Llega la formación del Gobierno. La selección de los ministros es algo exclusivo del presidente. Lo que supone una subordinación total, que mediatiza su autonomía en su labor ministerial. La alta concentración del poder supone una personalización de la política. La denominación de «presidente» de Gobierno es extraño en otras democracias, donde el jefe del Ejecutivo se llama primer ministro, que implica un Gobierno colegiado. Tal personalización ha supuesto hablar de suarismo, felipismo, aznarismo, zapaterismo, marianismo…

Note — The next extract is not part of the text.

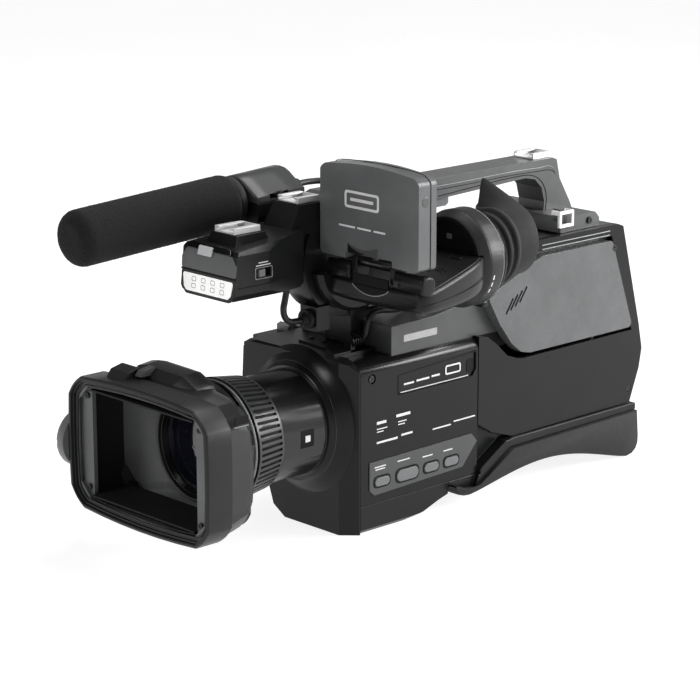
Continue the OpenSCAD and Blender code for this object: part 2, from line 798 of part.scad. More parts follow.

La partidocracia, el afán de controlar todo, trae consigo la erosión de la división de poderes. Lo acabamos de constatar con los nombramientos de los jueces para el Consejo General del Poder Judicial. El mercadeo de los partidos políticos para nombrar «sus jueces» para los órganos superiores de la Justicia funciona como una compraventa de ganado, según palabras de Francisco Rubio Llorente, exvicepresidente del Tribunal Constitucional. El Grupo de Estados contra la Corrupción (Greco) en diversas ocasiones, la última el informe de 2018, ha reprendido a los diferentes gobiernos y recomendado criterios objetivos para los nombramientos de los altos cargos de justicia.

Lo mismo ocurre por el partido gobernante a la hora de nombrar a los miembros de organismos reguladores, incluidos el Banco de España, TVE, el Consejo de Estado… Todos estos controles de las instituciones son dirigidos por los partidos con grandes recursos financieros y administrativos, pero con muy pocos militantes, la mayoría de los cuales son, han sido o esperan ser cargos públicos. La militancia es muy baja comparada con la de otros países.

El aparato, la burocracia interna, la lucha por el poder en el seno del partido y la alabanza y la sumisión a la cúpula son incompatibles con la sana discrepancia y el debate. Por ello, la renovación de ideas y personas es difícil. Esta es la deriva por la que caminan los partidos. Esta situación no es nueva, ya nos la señaló Robert Michels en su conocida «ley de hierro de la oligarquía» en 1911 en su libro, basado en la dinámica institucional de Partido Socialdemócrata alemán (SPD), Partidos Políticos. Un estudio sociológico de las tendencias oligárquicas en la democracia moderna.

Por ello, los partidos políticos son las instituciones menos valoradas. Y no he hablado de la corrupción, por la que algún partido podría haber sido declarado ilegal.